From cb897c56f2e0c3894a84f89c6a9a830f76e28727 Mon Sep 17 00:00:00 2001
From: Jean-Marc Valin <jmvalin@jmvalin.ca>
Date: Wed, 19 Oct 2011 12:38:53 -0400
Subject: [PATCH] draft: mode switching details (reset and redundancy
 cross-fade)

---
 doc/draft-ietf-codec-opus.xml | 39 +++++++++++++++++++++--------------
 1 file changed, 23 insertions(+), 16 deletions(-)

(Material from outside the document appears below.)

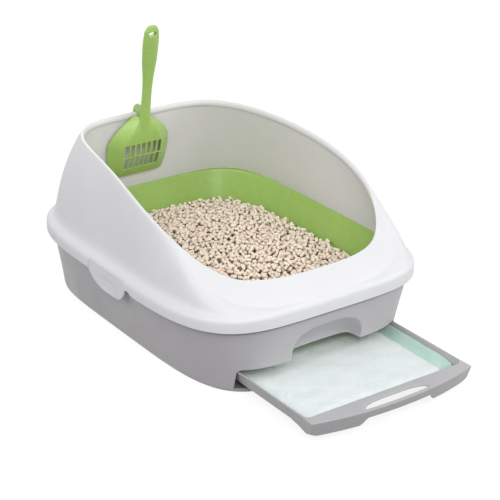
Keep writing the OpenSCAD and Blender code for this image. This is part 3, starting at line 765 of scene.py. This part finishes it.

diff --git a/doc/draft-ietf-codec-opus.xml b/doc/draft-ietf-codec-opus.xml
index ed53756a6..9ed2338f0 100644
--- a/doc/draft-ietf-codec-opus.xml
+++ b/doc/draft-ietf-codec-opus.xml
@@ -5293,29 +5293,36 @@ The frame size is fixed at 5&nbsp;ms, the channel count is set to that of the
 </t>
 
 <t>
-For CELT-only to SILK-only or hybrid transitions, the first 2.5&nbsp;ms of the
- redundant frame is used as-is for the reconstructed output.
-The remaining 2.5&nbsp;ms is overlapped and added (cross-faded using the square
+If the redundancy belongs at the beginning (CELT-only to SILK-only or Hybrid transitions),
+the first 2.5&nbsp;ms of the redundant frame is used as-is for the first 2.5 ms of the reconstructed output.
+The remaining 2.5&nbsp;ms is overlapped and added (faded out using the square
  of the MDCT power-complementary window) to the decoded SILK/hybrid signal,
  ensuring a smooth transition.
-For SILK-only or hyrid to CELT-only transitions, only the second half of the
- redundant frame is used.
-In that case, only a 2.5&nbsp;ms cross-fade is applied, still using the
- power-complementary window.
-<!--TODO: I don't understand this at all.
-    A 5 ms frame with the CELT window applied applied has 7.5 ms of output:
-     2.5 ms of fade-in, 2.5 ms unwindowed, and 2.5 ms of fade-out.
-    Which portions are being referred to above?
-    How are they aligned with the rest of the stream?
-
-    Also, the bitstream can include redundancy on other transitions than the
-     ones listed in this paragraph.
-    What's the required behavior?-->
+If the redundancy belongs at the end (SILK-only or hyrid to CELT-only transitions), 
+only the second half (2.5 ms) of the redundant frame is used.
+In that case, the second half of the redundant frame is faded in using a 2.5&nbsp;ms cross-fade applied
+at the end of the reconstructed output. This also uses the power-complementary window.
 </t>
 </section>
 
 </section>
 
+<section anchor="decoder-reset" title="State Reset">
+<t>When some transitions occur, the state of the SILK or the CELT decoder (or both)
+needs to be reset before decoding a frame in the new mode, in part to avoid reusing
+"out of date" memory. The SILK state is
+restarted every time we decode a SILK-only or Hybrid frame and the previous frame 
+was CELT-only. For the CELT state, the general rule is that it is restarted every time
+we switch between the three modes and the new mode is either Hybrid or CELT-only. The
+exception to this rule is when transition side information is used. When switching from
+SILK-only or Hybrid to CELT-only mode with redundancy, then the CELT state is reset 
+before decoding the redundant CELT frame embedded in the SILK-only/Hybrid frame, but it is not
+before decoding the following CELT-only frame. When switching from CELT-only mode to SILK-only
+or Hybrid mode with redundancy, the CELT decoder is not reset for decoding the CELT
+redundant frame.
+</t>
+</section>
+
 </section>
 
 </section>
-- 
GitLab